DNA vaccines can be quickly modified, are cheap to produce, and have a much longer shelf life than traditional vaccines. But they suffer from one large drawback: typical injections result in very little DNA being taken up by cells. Inovio is working on that problem by combining vaccines with a technique called electroporation, which delivers a tiny electric shock right after injection. The shock momentarily disrupts cell membranes and enhances DNA uptake.

To create the DNA vaccines, Inovio uses a platform it calls SynCon–short for “synthetic construct.” Using genetic data and complex algorithms, the company has developed a process for designing consensus genes–synthetic ones that look similar enough to components from a variety of viruses, eliciting an immune response broad enough to fight off different strains of the same disease. Inovio’s system identifies the amino acids that are most often present in each position of a few of the virus’s most important genes, then strings these together to create an antigen that induces immunity to a virus with any of these genes.

“To me, it’s a wonderful advance,” says Tom Edgington, an immunologist and professor emeritus at Scripps Research Institute in San Diego. “With DNA vaccines, there is no issue about having a live particle in there anywhere. You can make very large amounts of DNA and keep it for years, and you don’t have to infect a half-million eggs every year.”

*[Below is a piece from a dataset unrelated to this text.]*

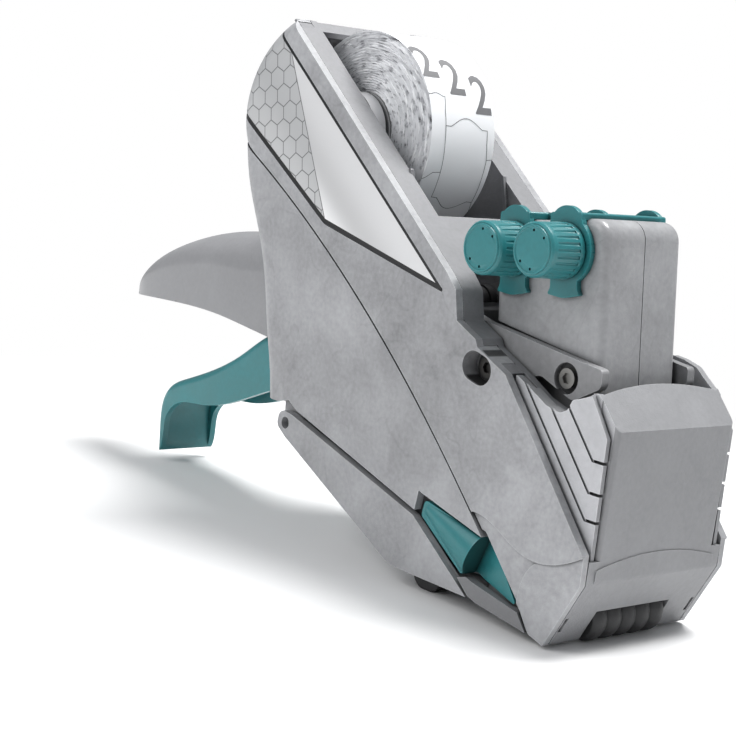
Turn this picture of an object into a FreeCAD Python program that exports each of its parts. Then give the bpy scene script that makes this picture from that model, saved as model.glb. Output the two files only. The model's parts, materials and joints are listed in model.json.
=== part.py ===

The H in H1N1 stands for hemagglutinin, the virus’s outer protein and one that human immune systems respond to. There are 15 known versions of the protein, only five of which are specific to human disease. So by targeting these hemagglutinin proteins, Inovio’s system should, at least in theory, be effective not just for seasonal flu, but for avian (H5N1) and swine (H1N1) flu as well. “There’s nothing magical about swine H1N1 versus seasonal flu,” Kim says. “It’s just a divergence from what your body has been exposed to, and looks different enough to the immune system to evade it.”

In animal tests, this certainly seems to be the case. The company has tested the H1 component of the vaccine in mice infected with the virulent, epidemic-causing 1918 version of the H1N1 virus. The vaccine prevented any visible symptoms in inoculated mice, while every single one of the nonvaccinated mice died.

Of course, putting something as novel as an electroporation vaccine into widespread use could prove difficult especially because it requires its own technology, which is currently expensive. “If you have to do electroporation, that could potentially be a difficult thing to implement, certainly more difficult than spraying something up someone’s nose,” says Greg Poland, director of the Mayo Clinic’s Vaccine Research Group, in Rochester, MN. (This is how live, weakened-virus flu vaccines are currently administered; inactivated-virus vaccines are given with the classic needle and syringe.)

As far as the vaccine itself goes, most of the experts are in agreement. “The idea is a very good one, the need is a great one, and any company that would make a dent into this would certainly be a winner,” says virologist Peter Palese, head of the microbiology department at Mount Sinai School of Medicine, in New York City. But, although the company’s animal studies are an improvement over earlier DNA vaccination results, he notes that “the proof of the pudding will lie in human trials.”

Inovio has tested its H1 and H5 components in animals, and the group hopes to start human trials of the H5 component in early 2010. H1 tests, they believe, are just a short distance behind. “We think it would likely take two shots, a month apart, and then a booster every five years,” Kim says.

Inovio isn’t limiting itself to influenza, either. It has an HIV vaccine in development and is also working to create vaccines for diseases that are of greater concern in developing countries: malaria and dengue are at the top of the list. In contrast to the $20 billion flu-vaccine market, though, “such vaccines hold promise but will never even start to pay for themselves,” says Scripps’s Tom Edgington. “It’s a long path to something that helps the public and changes the world.”